_GIVEN INFORMATION_.
Start

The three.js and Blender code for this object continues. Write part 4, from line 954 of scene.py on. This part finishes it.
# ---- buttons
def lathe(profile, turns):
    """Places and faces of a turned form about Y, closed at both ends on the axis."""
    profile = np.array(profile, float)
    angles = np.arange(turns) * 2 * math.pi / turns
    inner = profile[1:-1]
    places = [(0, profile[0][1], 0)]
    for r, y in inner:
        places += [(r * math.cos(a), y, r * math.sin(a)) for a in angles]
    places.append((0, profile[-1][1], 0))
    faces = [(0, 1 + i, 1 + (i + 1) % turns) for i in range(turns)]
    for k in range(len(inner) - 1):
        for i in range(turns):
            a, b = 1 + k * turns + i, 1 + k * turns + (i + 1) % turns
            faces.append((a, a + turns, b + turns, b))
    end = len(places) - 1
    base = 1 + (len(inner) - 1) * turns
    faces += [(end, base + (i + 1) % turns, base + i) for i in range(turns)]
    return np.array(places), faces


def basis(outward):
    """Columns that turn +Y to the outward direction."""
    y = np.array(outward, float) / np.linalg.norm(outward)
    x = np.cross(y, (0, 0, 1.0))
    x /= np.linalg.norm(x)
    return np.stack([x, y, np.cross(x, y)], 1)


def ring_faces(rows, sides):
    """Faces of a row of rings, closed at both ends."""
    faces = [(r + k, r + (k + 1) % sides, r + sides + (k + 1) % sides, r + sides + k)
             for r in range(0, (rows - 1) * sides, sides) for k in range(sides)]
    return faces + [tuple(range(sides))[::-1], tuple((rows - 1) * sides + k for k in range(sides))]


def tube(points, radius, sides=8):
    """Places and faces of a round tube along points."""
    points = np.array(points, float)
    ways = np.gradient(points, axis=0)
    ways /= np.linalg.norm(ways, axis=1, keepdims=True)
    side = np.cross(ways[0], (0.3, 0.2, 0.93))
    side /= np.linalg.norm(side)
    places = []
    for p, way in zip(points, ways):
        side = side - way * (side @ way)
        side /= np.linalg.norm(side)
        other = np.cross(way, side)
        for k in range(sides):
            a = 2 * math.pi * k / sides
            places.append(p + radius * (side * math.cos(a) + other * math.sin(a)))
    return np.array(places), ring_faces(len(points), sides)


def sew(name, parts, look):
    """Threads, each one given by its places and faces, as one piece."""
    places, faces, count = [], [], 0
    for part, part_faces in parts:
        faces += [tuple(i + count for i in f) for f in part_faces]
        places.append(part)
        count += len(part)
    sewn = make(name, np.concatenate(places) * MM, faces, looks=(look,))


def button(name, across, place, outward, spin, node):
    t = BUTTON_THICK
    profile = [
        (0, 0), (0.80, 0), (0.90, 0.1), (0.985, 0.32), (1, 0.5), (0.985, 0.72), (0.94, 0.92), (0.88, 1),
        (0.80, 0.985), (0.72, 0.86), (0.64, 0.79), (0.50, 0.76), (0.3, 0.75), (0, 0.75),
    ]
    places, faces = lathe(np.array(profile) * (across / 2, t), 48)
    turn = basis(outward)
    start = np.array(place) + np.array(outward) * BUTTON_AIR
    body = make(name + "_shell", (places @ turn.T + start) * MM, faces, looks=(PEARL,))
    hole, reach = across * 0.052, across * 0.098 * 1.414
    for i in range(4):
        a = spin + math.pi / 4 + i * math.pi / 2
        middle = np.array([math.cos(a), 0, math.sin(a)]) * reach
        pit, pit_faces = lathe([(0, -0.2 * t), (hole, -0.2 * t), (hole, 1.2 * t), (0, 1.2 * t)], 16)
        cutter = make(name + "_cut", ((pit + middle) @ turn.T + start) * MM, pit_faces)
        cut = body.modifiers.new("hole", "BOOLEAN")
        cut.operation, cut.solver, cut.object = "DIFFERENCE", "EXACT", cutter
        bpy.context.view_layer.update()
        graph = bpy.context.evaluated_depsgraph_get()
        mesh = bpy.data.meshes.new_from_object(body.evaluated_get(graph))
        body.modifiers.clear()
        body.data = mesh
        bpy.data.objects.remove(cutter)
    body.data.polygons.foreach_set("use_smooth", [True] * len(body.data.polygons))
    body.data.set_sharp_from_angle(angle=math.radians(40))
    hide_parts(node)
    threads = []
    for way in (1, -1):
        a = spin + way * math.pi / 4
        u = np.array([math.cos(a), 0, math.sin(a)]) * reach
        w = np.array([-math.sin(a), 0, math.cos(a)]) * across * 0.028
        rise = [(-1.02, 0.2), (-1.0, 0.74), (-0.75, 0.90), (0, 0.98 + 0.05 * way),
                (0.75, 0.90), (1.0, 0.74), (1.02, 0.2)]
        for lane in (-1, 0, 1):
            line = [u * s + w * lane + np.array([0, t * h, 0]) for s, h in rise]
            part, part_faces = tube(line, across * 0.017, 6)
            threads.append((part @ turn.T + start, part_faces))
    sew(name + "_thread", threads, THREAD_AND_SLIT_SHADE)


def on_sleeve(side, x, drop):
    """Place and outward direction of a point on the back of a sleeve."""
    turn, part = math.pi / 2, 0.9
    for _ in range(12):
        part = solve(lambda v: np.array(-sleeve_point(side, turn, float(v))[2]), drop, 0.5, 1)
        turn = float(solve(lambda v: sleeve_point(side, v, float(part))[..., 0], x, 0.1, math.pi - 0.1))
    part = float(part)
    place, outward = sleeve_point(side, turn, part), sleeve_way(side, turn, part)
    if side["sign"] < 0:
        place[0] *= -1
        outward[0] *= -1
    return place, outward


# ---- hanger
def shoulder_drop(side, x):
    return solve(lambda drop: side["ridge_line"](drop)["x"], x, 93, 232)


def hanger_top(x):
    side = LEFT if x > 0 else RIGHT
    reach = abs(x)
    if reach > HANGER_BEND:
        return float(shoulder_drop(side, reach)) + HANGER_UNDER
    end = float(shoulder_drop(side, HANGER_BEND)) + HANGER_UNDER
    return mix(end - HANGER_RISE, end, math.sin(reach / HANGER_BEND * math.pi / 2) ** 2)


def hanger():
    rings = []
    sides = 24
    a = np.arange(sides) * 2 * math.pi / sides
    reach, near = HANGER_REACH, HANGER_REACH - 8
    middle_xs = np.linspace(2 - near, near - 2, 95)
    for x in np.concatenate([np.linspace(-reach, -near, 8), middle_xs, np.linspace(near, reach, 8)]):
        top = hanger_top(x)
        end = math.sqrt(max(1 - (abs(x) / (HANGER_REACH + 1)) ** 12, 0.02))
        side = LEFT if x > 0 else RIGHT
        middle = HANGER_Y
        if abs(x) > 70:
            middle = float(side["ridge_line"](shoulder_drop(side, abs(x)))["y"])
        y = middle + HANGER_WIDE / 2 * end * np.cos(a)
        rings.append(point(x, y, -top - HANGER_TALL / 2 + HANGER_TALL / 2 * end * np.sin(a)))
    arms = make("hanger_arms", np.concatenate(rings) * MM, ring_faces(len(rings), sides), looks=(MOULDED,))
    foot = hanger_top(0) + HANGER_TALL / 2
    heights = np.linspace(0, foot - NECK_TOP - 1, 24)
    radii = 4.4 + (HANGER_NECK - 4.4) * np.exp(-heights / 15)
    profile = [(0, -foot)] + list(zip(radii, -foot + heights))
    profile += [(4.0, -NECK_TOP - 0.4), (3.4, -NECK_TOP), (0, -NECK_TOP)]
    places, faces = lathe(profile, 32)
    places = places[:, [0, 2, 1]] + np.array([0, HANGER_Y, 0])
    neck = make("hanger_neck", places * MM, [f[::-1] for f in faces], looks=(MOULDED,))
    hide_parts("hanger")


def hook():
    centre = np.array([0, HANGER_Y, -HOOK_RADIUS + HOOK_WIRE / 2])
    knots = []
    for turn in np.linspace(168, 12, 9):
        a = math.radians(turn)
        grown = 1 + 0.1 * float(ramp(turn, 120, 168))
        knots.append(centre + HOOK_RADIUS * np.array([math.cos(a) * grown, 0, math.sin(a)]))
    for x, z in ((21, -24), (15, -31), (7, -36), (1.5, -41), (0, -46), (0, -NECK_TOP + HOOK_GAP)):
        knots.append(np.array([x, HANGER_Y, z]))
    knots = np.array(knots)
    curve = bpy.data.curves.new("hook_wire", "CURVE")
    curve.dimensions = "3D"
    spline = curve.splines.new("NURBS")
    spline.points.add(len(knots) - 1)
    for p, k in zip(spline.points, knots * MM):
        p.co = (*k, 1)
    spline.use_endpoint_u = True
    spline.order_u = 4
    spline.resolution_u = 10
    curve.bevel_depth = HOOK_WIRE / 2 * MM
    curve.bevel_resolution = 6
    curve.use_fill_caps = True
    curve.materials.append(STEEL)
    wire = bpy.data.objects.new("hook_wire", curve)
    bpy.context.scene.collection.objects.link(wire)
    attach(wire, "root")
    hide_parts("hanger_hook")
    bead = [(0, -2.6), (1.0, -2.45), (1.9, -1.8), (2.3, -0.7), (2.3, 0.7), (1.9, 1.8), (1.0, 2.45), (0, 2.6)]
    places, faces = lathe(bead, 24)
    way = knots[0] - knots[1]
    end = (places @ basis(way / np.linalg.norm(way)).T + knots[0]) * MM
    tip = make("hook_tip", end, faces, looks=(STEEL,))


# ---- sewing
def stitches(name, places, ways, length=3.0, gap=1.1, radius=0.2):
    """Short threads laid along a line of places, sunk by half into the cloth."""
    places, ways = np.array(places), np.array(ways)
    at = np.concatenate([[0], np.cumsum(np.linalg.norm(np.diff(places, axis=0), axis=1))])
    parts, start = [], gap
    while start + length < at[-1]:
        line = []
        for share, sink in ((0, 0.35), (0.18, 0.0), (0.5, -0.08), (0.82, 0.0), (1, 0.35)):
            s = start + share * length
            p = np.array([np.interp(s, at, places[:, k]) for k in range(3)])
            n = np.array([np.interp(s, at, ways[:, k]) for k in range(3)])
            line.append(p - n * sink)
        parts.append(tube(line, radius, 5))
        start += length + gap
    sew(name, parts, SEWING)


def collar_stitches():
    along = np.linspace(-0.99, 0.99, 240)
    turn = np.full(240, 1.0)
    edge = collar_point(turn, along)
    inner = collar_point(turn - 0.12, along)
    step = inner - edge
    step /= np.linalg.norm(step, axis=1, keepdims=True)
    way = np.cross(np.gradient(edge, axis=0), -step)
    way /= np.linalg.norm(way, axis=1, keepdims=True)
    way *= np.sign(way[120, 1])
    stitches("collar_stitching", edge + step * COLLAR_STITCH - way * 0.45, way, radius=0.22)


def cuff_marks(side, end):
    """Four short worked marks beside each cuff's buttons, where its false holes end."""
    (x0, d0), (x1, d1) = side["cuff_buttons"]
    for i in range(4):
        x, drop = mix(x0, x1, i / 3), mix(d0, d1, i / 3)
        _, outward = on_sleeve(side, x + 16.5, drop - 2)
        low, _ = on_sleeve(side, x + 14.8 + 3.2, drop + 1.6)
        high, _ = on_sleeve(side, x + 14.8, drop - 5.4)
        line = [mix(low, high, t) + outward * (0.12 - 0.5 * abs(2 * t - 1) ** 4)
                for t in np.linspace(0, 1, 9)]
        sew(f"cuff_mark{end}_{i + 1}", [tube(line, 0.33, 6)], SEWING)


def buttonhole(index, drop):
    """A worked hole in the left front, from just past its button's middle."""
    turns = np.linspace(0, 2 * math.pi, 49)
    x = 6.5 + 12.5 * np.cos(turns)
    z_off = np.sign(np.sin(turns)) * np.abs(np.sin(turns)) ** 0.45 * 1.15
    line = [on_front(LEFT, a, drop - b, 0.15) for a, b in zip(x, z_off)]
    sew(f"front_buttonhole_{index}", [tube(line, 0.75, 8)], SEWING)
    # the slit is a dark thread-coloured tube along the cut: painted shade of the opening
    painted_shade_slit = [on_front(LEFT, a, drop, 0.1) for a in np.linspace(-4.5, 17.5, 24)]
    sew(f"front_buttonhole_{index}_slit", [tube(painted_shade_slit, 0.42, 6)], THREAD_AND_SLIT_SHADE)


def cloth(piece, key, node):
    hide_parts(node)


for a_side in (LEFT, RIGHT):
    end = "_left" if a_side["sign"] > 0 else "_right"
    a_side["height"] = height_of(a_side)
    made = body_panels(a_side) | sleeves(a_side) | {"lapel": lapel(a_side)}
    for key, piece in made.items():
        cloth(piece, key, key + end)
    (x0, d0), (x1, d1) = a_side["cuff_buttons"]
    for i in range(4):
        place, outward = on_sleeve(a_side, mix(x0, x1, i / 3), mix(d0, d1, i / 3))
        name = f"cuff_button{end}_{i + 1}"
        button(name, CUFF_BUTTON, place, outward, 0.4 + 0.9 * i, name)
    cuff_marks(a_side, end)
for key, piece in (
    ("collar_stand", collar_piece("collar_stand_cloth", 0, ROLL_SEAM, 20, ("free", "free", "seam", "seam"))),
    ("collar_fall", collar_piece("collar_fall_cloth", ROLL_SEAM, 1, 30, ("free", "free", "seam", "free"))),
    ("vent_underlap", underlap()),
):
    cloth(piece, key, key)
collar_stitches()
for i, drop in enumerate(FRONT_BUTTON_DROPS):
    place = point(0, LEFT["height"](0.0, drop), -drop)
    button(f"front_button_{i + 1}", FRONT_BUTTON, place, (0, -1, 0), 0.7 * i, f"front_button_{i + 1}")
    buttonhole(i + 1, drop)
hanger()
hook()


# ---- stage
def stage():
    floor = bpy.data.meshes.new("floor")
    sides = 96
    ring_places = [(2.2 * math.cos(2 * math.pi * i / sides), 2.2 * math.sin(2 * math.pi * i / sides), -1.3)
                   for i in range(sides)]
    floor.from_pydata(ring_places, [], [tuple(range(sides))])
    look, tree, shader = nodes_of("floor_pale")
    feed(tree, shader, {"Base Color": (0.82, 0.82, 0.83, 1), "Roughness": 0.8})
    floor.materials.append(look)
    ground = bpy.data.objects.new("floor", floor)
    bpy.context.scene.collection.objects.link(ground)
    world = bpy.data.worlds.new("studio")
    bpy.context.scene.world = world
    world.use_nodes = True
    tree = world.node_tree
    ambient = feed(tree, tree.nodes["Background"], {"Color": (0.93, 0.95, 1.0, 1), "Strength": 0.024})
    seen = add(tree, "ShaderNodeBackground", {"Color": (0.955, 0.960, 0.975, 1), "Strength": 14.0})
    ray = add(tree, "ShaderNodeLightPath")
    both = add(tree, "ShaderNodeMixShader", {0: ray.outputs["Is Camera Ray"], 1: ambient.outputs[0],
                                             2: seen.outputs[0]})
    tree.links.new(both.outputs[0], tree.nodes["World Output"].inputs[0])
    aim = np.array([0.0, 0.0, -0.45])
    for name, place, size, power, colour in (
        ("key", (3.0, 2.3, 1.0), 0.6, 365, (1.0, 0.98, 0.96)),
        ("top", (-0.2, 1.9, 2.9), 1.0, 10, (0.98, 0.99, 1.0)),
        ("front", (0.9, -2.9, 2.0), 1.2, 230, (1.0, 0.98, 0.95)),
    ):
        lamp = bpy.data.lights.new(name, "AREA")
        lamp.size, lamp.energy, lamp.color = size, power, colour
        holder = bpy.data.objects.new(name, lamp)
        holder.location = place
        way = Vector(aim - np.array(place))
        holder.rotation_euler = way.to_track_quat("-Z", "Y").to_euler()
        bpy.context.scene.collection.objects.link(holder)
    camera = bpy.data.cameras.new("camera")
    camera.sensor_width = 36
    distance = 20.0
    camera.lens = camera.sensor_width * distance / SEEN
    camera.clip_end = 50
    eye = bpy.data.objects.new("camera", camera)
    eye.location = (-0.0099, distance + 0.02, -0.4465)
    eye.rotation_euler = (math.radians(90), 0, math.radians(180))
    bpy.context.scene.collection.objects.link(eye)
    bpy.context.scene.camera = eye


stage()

End

_DIRECTIONS FOR THIS TASK_.
Everything from the first line above up to and including the line that contains "return faces +" should be printed exactly; please print only that.

_FINISHED EXERCISE_.
The three.js and Blender code for this object continues. Write part 4, from line 954 of scene.py on. This part finishes it.
# ---- buttons
def lathe(profile, turns):
    """Places and faces of a turned form about Y, closed at both ends on the axis."""
    profile = np.array(profile, float)
    angles = np.arange(turns) * 2 * math.pi / turns
    inner = profile[1:-1]
    places = [(0, profile[0][1], 0)]
    for r, y in inner:
        places += [(r * math.cos(a), y, r * math.sin(a)) for a in angles]
    places.append((0, profile[-1][1], 0))
    faces = [(0, 1 + i, 1 + (i + 1) % turns) for i in range(turns)]
    for k in range(len(inner) - 1):
        for i in range(turns):
            a, b = 1 + k * turns + i, 1 + k * turns + (i + 1) % turns
            faces.append((a, a + turns, b + turns, b))
    end = len(places) - 1
    base = 1 + (len(inner) - 1) * turns
    faces += [(end, base + (i + 1) % turns, base + i) for i in range(turns)]
    return np.array(places), faces


def basis(outward):
    """Columns that turn +Y to the outward direction."""
    y = np.array(outward, float) / np.linalg.norm(outward)
    x = np.cross(y, (0, 0, 1.0))
    x /= np.linalg.norm(x)
    return np.stack([x, y, np.cross(x, y)], 1)


def ring_faces(rows, sides):
    """Faces of a row of rings, closed at both ends."""
    faces = [(r + k, r + (k + 1) % sides, r + sides + (k + 1) % sides, r + sides + k)
             for r in range(0, (rows - 1) * sides, sides) for k in range(sides)]
    return faces + [tuple(range(sides))[::-1], tuple((rows - 1) * sides + k for k in range(sides))]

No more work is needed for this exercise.